This clustering approach can help identify different weather patterns or "types of days" in Melbourne based on the selected features. For example, you might find clusters representing:

* Hot and dry days
* Cool and humid days
* Moderate weather days

The visualizations will help you understand how these clusters are distributed and how they relate to different weather variables. The temporal analysis can reveal if certain weather patterns are more common in specific months.

## 3. Evaluation



1.   Elbow Method

*   **Purpose**: Value to find the optimal number of clusters in KMeans.
*   **Explanation**: We plot the inertia for different numbers of clusters. The "elbow" point indicates the best number, where adding more clusters no longer significantly improves the fit.


2.   Silhouette Score

*   **Purpose**: To measure how well-separated the clusters are.
*   **Explanation**: A higher Silhouette Score indicates clearer cluster boundaries.



3.   Davies-Bouldin Index

*   **Purpose**: To assess cluster separation quality.
*   **Explanation**: A lower Davies-Bouldin score means better-defined clusters.








In [None]:
import pandas as pd
from sklearn.preprocessing import StandardScaler
from sklearn.impute import SimpleImputer
from sklearn.cluster import KMeans
from sklearn.metrics import silhouette_score, davies_bouldin_score
import matplotlib.pyplot as plt

# Function to calculate Elbow Method, Silhouette Score, and Davies-Bouldin Index
def evaluate_clustering(X_scaled, max_clusters=10):
    inertia_values = []
    silhouette_scores = []
    davies_bouldin_scores = []

    # Evaluate k-means clustering for different number of clusters
    for k in range(2, max_clusters + 1):
        kmeans = KMeans(n_clusters=k, random_state=42)
        labels = kmeans.fit_predict(X_scaled)

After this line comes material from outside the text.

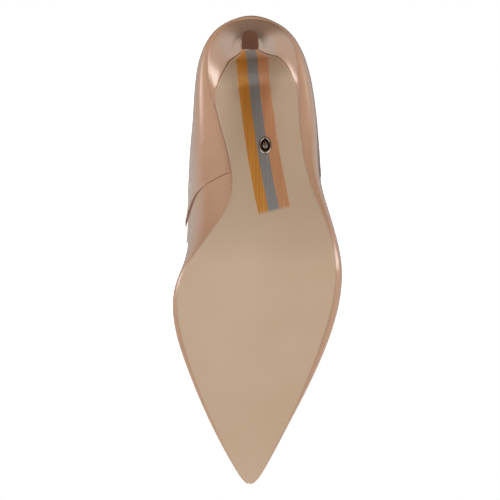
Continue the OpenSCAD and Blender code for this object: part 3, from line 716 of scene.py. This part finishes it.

        # Calculate inertia (within-cluster sum of squares)
        inertia_values.append(kmeans.inertia_)

        # Calculate silhouette score
        silhouette_avg = silhouette_score(X_scaled, labels)
        silhouette_scores.append(silhouette_avg)

        # Calculate Davies-Bouldin index
        db_score = davies_bouldin_score(X_scaled, labels)
        davies_bouldin_scores.append(db_score)

    # Plot Elbow Method (inertia vs. number of clusters)
    plt.figure(figsize=(10, 6))
    plt.plot(range(2, max_clusters + 1), inertia_values, marker='o', linestyle='--')
    plt.title('Elbow Method for Optimal k')
    plt.xlabel('Number of Clusters (k)')
    plt.ylabel('Inertia')
    plt.xticks(range(2, max_clusters + 1))  # Ensure all k values are shown
    plt.grid(True)
    plt.show()

    # Plot Silhouette Scores
    plt.figure(figsize=(10, 6))
    plt.plot(range(2, max_clusters + 1), silhouette_scores, marker='o', linestyle='--', color='green')
    plt.title('Silhouette Scores vs Number of Clusters')
    plt.xlabel('Number of Clusters (k)')
    plt.ylabel('Silhouette Score')
    plt.xticks(range(2, max_clusters + 1))
    plt.axhline(y=max(silhouette_scores), color='red', linestyle='--', label='Max Silhouette Score')
    plt.legend()
    plt.grid(True)
    plt.show()

    # Plot Davies-Bouldin Index
    plt.figure(figsize=(10, 6))
    plt.plot(range(2, max_clusters + 1), davies_bouldin_scores, marker='o', linestyle='--', color='red')
    plt.title('Davies-Bouldin Index vs Number of Clusters')
    plt.xlabel('Number of Clusters (k)')
    plt.ylabel('Davies-Bouldin Index')
    plt.xticks(range(2, max_clusters + 1))
    plt.axhline(y=min(davies_bouldin_scores), color='blue', linestyle='--', label='Min Davies-Bouldin Index')
    plt.legend()
    plt.grid(True)
    plt.show()

# Call the evaluation function for a specific season
evaluate_clustering(X_scaled, max_clusters=10)


## 4. Save the model

In [None]:
import pickle

# Save the model to a file
filename = 'model_3.pkl'
pickle.dump(kmeans, open(filename, 'wb'))

print(f"Model saved to {filename}")